Conservatives on the committee of MPs reviewing the Education White Paper say that they will go into battle for the principles of Mr Blair’s plans to give more autonomy to every school. In doing so they will bring into sharp focus the dilemma facing Mr Blair: whether to keep to his radical plans, which they support, or to try to win round more of his own MPs by rejecting Tory demands.
Critics, who include John Prescott, the deputy Prime Minister, and Neil Kinnock, the former Labour leader, fear that the reforms will set schools against each other and lead to a form of covert selection, where the poorest are worse off. Over the weekend Alan Johnson, the Trade and Industry Secretary, hinted at concessions but said that the Government was not prepared to compromise over the fundamental principles.
The Tory MPs are pushing for a series of changes to a report from the Labour-dominated Education Select Committee, which is widely expected to form the basis of a compromise between Downing Street and about 100 Labour rebels over the plans. Mr Blair is staring at defeat thanks to his own backbenchers unless he curtails plans to make every school responsible for its own admissions.
A leaked draft of the committee’s report recommended reining back plans for new “trust schools” and giving local authorities more powers over education instead. Today the committee will finalise its verdict after a private meeting to debate about 30 Tory amendments brought by Rob Wilson, the MP for Reading East.
One of the amendments is understood to call for an obligation on local authorities to promote trust schools. Another is likely to back the White Paper’s suggestion that there should be no more local authority-run community schools.
The amendments are likely to highlight a dispute between Conservatives and the Labour rebels over the role that local authorities should have in education. The draft report is understood to say that local authorities can be both commissioners and providers of schooling. The Conservatives believe that this is “incoherent” and they will seek to restrict the role of local authorities in the committee’s final report, due to be published on Thursday.

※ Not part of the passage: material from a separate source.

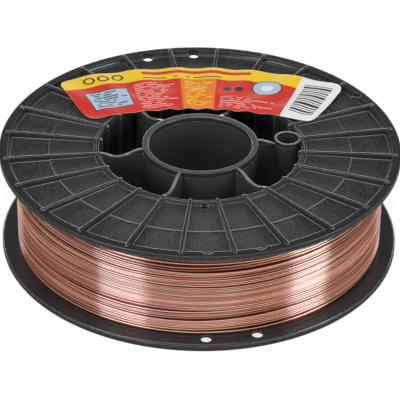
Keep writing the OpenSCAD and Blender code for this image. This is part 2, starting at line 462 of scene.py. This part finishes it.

The Tory strategy today is a clear sign to Mr Blair that the party’s support for his plans for a modern state-school system is conditional on keeping their radical flavour. If the Tories fail to sway the committee, they are set to publish their own minority report which, they say, will echo Mr Blair’s proposals more faithfully.
Nadine Dorries, another Tory MP on the committee, said: “The White Paper does not go far enough because it keeps the hands of the local education authorities round the throats of schools. Labour backbenchers must realise that in time, the next step will be the complete removal of local authority control.”
Under the White Paper plans, trust schools would have control over admissions, budgets, staffing and land. In similar fashion to the 900 or so foundation or voluntary-aided schools, they will be run by a charity, university, business or another school.